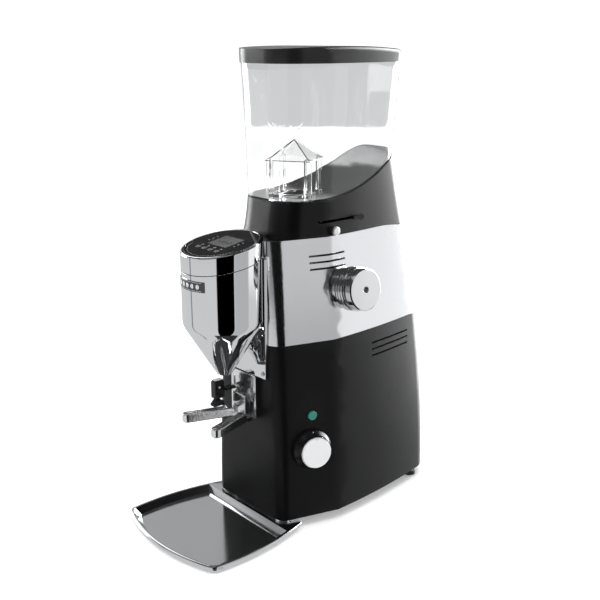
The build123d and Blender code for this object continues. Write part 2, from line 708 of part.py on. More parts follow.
def hopper():
    wall = HOPPER_WALL
    outer = skin(hopper_section, SEAM_Z, HOPPER_TOP_Z) & above_seam()
    inner = skin(hopper_section, SEAM_Z - 2, LID_LOW_Z + 10, wall) & above_seam(wall)
    neck = rod(0, BURR_Y, 402.5, SEAM_Z + wall, NECK_R)
    guide = block(-27, 27, 62, 178, GATE_Z - 4, GATE_Z - 0.5)
    body = outer - inner + neck + guide - rod(0, BURR_Y, 390, SEAM_Z + 10, THROAT_R)
    gate_way = block(-25.5, 25.5, BURR_Y - 21.8, 180, GATE_Z - 0.5, GATE_Z + GATE_T + 0.4)
    socket = cross_rod(19.6, 40, LOCK_Y, LOCK_Z, 2.9)
    return body - gate_way - socket


def hopper_gate():
    plate = block(-24, 24, 124.6, 176, GATE_Z, GATE_Z + GATE_T)
    arm = block(23, 66, 138, 147, GATE_Z, GATE_Z + GATE_T)
    arrow = make_face(Polyline((134, GATE_Z - 1), (149, GATE_Z - 4), (154, GATE_Z + 1), (149, GATE_Z + 4.5),
                               (134, GATE_Z + 2.4), close=True))
    return plate + arm + Pos(64.2, 0, 0) * extrude(Plane.YZ * arrow, 2.4)


def finger_guard():
    """Pyramid roof on four corner posts over the throat, to keep fingers out."""
    base = SEAM_Z + HOPPER_WALL
    half, wall = GUARD_HALF, 2.4

    def roof(side, tip, drop):
        eave = Pos(0, 0, GUARD_EAVE_Z - drop) * Rectangle(side, side)
        return loft([eave, Pos(0, 0, GUARD_TOP_Z - drop) * Rectangle(tip, tip)])

    guard = roof(2 * half, 2, 0) - roof(2 * half - 1, 1, wall)
    post = block(22.5, 30.5, 22.5, 25, base, GUARD_EAVE_Z + 2)
    post += block(22.5, 25, 22.5, 30.5, base, GUARD_EAVE_Z + 2)
    for i in range(4):
        guard += Rot(0, 0, 90 * i) * post
    guard += block(-26.5, 26.5, -26.5, 26.5, base, base + 2) - rod(0, 0, base - 1, base + 5, THROAT_R + 1)
    return Pos(0, BURR_Y, 0) * Rot(0, 0, GUARD_TURN) * guard & above_seam(HOPPER_WALL)


def hopper_lid():
    def lid_section(z, inset=0.0):
        widest = min(z, LID_LOW_Z + 10)
        return hopper_section(widest, inset - 1).moved(Location((0, 0, z - widest)))

    shell = skin(lid_section, LID_LOW_Z, LID_TOP_Z)
    crown_r = 1500.0
    crown = Pos(0, 120, LID_TOP_Z - crown_r) * Rot(0, 90, 0) * Cylinder(crown_r, 300)
    shell = shell & crown
    shell = fillet(shell.edges().group_by(Axis.Z)[-1], 7)
    rim = skin(lid_section, LID_LOW_Z - 1, HOPPER_TOP_Z + 0.05, 0.7)
    hollow = skin(lid_section, LID_LOW_Z - 1, LID_TOP_Z - 2, 5) & Pos(0, 0, -LID_WALL) * crown
    return shell - rim - hollow


def lock_knob():
    surface = 62 + 1.9e-3 * (LOCK_Z - SEAM_Z) ** 2 - 0.5
    pin = cross_rod(20, 42, LOCK_Y, LOCK_Z, 2.4) + cross_rod(40, surface + 7, LOCK_Y, LOCK_Z, 3)
    disc = cross_rod(surface + 6, surface + 10, LOCK_Y, LOCK_Z, 6)
    collar = cross_rod(surface + 1.6, surface + 6.5, LOCK_Y, LOCK_Z, 4)
    return pin + collar + fillet(disc.edges(), 1)


PARTS = {
    "base_plate": base_plate,
    "lower_casing": lower_casing,
    "middle_band": middle_band,
    "hopper_collar": hopper_collar,
    "foot_shanks": foot_shanks,
    "foot_pads": foot_pads,
    "cable_gland": cable_gland,
    "frame_pillars": frame_pillars,
    "top_plate": top_plate,
    "grinding_chamber": grinding_chamber,
    "upper_burr": upper_burr,
    "lower_burr": lower_burr,
    "burr_bolt": burr_bolt,
    "sweeper": sweeper,
    "drive_shaft": drive_shaft,
    "upper_bearing": lambda: bearing(303, 315),
    "lower_bearing": lambda: bearing(66, 76),
    "adjusting_sleeve": adjusting_sleeve,
    "motor_top_shield": motor_top_shield,
    "motor_bottom_shield": motor_bottom_shield,
    "motor_housing": motor_housing,
    "motor_stator": motor_stator,
    "motor_rotor": motor_rotor,
    "cooling_fan": cooling_fan,
    "run_capacitor": run_capacitor,
    "control_board": control_board,
    "knob_flange": knob_flange,
    "grind_knob": grind_knob,
    "knob_screw": knob_screw,
    "worm_shaft": worm_shaft,
    "switch_body": switch_body,
    "switch_knob": switch_knob,
    "switch_cap": switch_cap,
    "pilot_light": pilot_light,
    "display_ring": display_ring,
    "control_panel": control_panel,
    "lcd_screen": lcd_screen,
    "display_board": display_board,
    "funnel": funnel,
    "badge": badge,
    "apron": apron,
    "apron_screws": apron_screws,
    "outlet_chute": outlet_chute,
    "fork_bracket": fork_bracket,
    "fork_slide": fork_slide,
    "fork_screws": fork_screws,
    "fork_prong_left": lambda: fork_prong(-1),
    "fork_prong_right": lambda: fork_prong(1),
    "start_switch": start_switch,
    "start_lever": start_lever,
    "catch_tray": catch_tray,
    "hopper": hopper,
    "hopper_gate": hopper_gate,
    "finger_guard": finger_guard,
    "hopper_lid": hopper_lid,
    "lock_knob": lock_knob,
}
for number, place in enumerate(key_places(), start=1):
    PARTS[f"panel_key_{number}"] = lambda x=place: panel_key(x)

# the machine's box runs from the tray's left side to the grind knob, and from tray to cable gland
ORIGIN = Vector(5.5, 75.25, 0)


def build():
    os.makedirs("parts", exist_ok=True)
    for name, make in PARTS.items():
        shape = make()
        solids = shape if isinstance(shape, list) else [shape]
        moved = [(Pos(-ORIGIN.X, -ORIGIN.Y, -ORIGIN.Z) * solid) for solid in solids]
        export_step(moved[0] if len(moved) == 1 else Compound(children=moved), f"parts/{name}.step")


if __name__ == "__main__":
    build()
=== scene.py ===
import json
from math import cos, pi, radians, sin
import bmesh
import bpy
from mathutils import Matrix, Vector


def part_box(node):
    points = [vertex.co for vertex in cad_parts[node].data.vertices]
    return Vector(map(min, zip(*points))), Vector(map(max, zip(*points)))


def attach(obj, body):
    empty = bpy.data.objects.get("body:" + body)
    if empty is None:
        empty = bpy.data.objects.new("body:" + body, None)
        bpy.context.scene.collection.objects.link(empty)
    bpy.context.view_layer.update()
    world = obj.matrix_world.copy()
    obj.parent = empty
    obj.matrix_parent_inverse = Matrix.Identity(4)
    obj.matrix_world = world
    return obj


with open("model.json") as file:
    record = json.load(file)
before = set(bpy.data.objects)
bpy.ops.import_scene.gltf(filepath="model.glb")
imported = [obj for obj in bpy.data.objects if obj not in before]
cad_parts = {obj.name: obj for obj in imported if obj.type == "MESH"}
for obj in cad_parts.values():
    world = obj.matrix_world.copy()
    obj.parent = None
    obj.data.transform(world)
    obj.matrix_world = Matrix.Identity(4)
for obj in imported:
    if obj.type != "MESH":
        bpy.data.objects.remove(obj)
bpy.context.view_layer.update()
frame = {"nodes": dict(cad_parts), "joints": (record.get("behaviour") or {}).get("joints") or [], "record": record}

MM = 0.001
JOINTS = {joint["name"]: joint for joint in frame["joints"]}

# edges sharper than these stay crisp: on the machine's solids, and on the pieces added here
SOLID_CREASE = radians(24)
PIECE_CREASE = radians(32)
# corners of one solid closer than this are one corner (metres)
SAME_CORNER = 2e-6
# printed strokes (millimetres): how thick the ink is, and how far it stands off the face below
INK = 0.05
INK_LIFT = 0.01


# ---- shader building ----
def new_group(name, inputs, outputs):
    """Empty shader node group; inputs are (name, kind, value) and outputs are (name, kind)."""
    tree = bpy.data.node_groups.new(name, "ShaderNodeTree")
    for label, kind, value in inputs:
        socket = tree.interface.new_socket(name=label, in_out="INPUT", socket_type=kind)
        socket.default_value = value
    for label, kind in outputs:
        tree.interface.new_socket(name=label, in_out="OUTPUT", socket_type=kind)
    return tree, tree.nodes.new("NodeGroupInput"), tree.nodes.new("NodeGroupOutput")


def noise(tree, vector, scale, detail=3.0, roughness=0.5):
    node = tree.nodes.new("ShaderNodeTexNoise")
    node.inputs["Detail"].default_value = detail
    node.inputs["Roughness"].default_value = roughness
    tree.links.new(vector, node.inputs["Vector"])
    if isinstance(scale, (int, float)):
        node.inputs["Scale"].default_value = scale
    else:
        tree.links.new(scale, node.inputs["Scale"])
    return node.outputs["Fac"]


def maths(tree, kind, a, b=None, clamp=False):
    node = tree.nodes.new("ShaderNodeMath")
    node.operation = kind
    node.use_clamp = clamp
    for socket, value in zip(node.inputs, (a, b)):
        if value is None:
            continue
        if isinstance(value, (int, float)):
            socket.default_value = value
        else:
            tree.links.new(value, socket)
    return node.outputs[0]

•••

**Task goal**: Begin at the line that has "# the machine's", stop after the line that has "INK_LIFT = 0.01", and repeat exactly those lines, nothing more.

**Task solution**:
# the machine's box runs from the tray's left side to the grind knob, and from tray to cable gland
ORIGIN = Vector(5.5, 75.25, 0)


def build():
    os.makedirs("parts", exist_ok=True)
    for name, make in PARTS.items():
        shape = make()
        solids = shape if isinstance(shape, list) else [shape]
        moved = [(Pos(-ORIGIN.X, -ORIGIN.Y, -ORIGIN.Z) * solid) for solid in solids]
        export_step(moved[0] if len(moved) == 1 else Compound(children=moved), f"parts/{name}.step")


if __name__ == "__main__":
    build()
=== scene.py ===
import json
from math import cos, pi, radians, sin
import bmesh
import bpy
from mathutils import Matrix, Vector


def part_box(node):
    points = [vertex.co for vertex in cad_parts[node].data.vertices]
    return Vector(map(min, zip(*points))), Vector(map(max, zip(*points)))


def attach(obj, body):
    empty = bpy.data.objects.get("body:" + body)
    if empty is None:
        empty = bpy.data.objects.new("body:" + body, None)
        bpy.context.scene.collection.objects.link(empty)
    bpy.context.view_layer.update()
    world = obj.matrix_world.copy()
    obj.parent = empty
    obj.matrix_parent_inverse = Matrix.Identity(4)
    obj.matrix_world = world
    return obj


with open("model.json") as file:
    record = json.load(file)
before = set(bpy.data.objects)
bpy.ops.import_scene.gltf(filepath="model.glb")
imported = [obj for obj in bpy.data.objects if obj not in before]
cad_parts = {obj.name: obj for obj in imported if obj.type == "MESH"}
for obj in cad_parts.values():
    world = obj.matrix_world.copy()
    obj.parent = None
    obj.data.transform(world)
    obj.matrix_world = Matrix.Identity(4)
for obj in imported:
    if obj.type != "MESH":
        bpy.data.objects.remove(obj)
bpy.context.view_layer.update()
frame = {"nodes": dict(cad_parts), "joints": (record.get("behaviour") or {}).get("joints") or [], "record": record}

MM = 0.001
JOINTS = {joint["name"]: joint for joint in frame["joints"]}

# edges sharper than these stay crisp: on the machine's solids, and on the pieces added here
SOLID_CREASE = radians(24)
PIECE_CREASE = radians(32)
# corners of one solid closer than this are one corner (metres)
SAME_CORNER = 2e-6
# printed strokes (millimetres): how thick the ink is, and how far it stands off the face below
INK = 0.05
INK_LIFT = 0.01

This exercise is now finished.